Hamburg is made up of several very individual neighbourhoods, each with their own character and charm. Much like other German cities such as Berlin and Cologne, Hamburg is a diverse, multi-centric city and these different quarters or boroughs can offer visitors a completely different perspective. But of course, for a true taste of Hamburg, all these areas need to be explored.
Not sure where is best to stay in Hamburg? Not surprising when the city has 105 different districts, but to make things easier, here is a guide to the most important five neighbourhoods in Hamburg.
Check out why I fell in love with Hamburg here.
Hamburg for party people: ST PAULI
Perfect for: party people, stag dos/hen dos
St. Pauli is Hamburg’s most famous neighbourhood and probably one of Germany’s best known neighbourhoods. Here you’ll find the infamous Reeperbahn, the infamous sinful mile, as well as Europe’s largest red light district. But there’s plenty more to this district than just sex shows and beer.
What to see in St. Pauli
The Reeperbahn is probably the biggest draw here in St. Pauli, but away from the main strip, you can find plenty of quieter streets with great bars and cafes.

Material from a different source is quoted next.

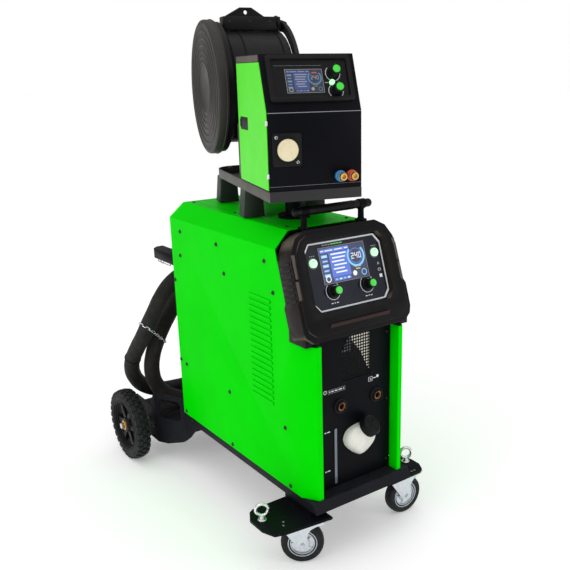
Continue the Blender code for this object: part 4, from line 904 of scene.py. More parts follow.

You can’t miss a walk down to the Landungsbrücken, one of the symbols of Hamburg. This is where day trips and tours of the busy industrial harbour depart from and where you can pick up some great (and downright tacky) souvenirs.
Beatlesplatz is a must for any fan of the Fab Four. The legendary band perfected their sound playing gigs in St. Pauli, helping to creating the area’s reputation for great music and live shows. The square’s cut-out outlines of the band members make a great photo opp.
Planten un Blomen is a nice park in the area that leads to the Alster Lake – great for starting a Sunday cycle around town.
Ditmar-Koehl Strasse is the heart of the city’s so-called Portuguese Quarter and a great place to find some good restaurants.
What to do in St. Pauli
The walking tour from the St. Pauli tourism office is well worth doing to get a glimpse of what makes this area so unique. You’ll also get an insight into the borough’s fiercely independent history.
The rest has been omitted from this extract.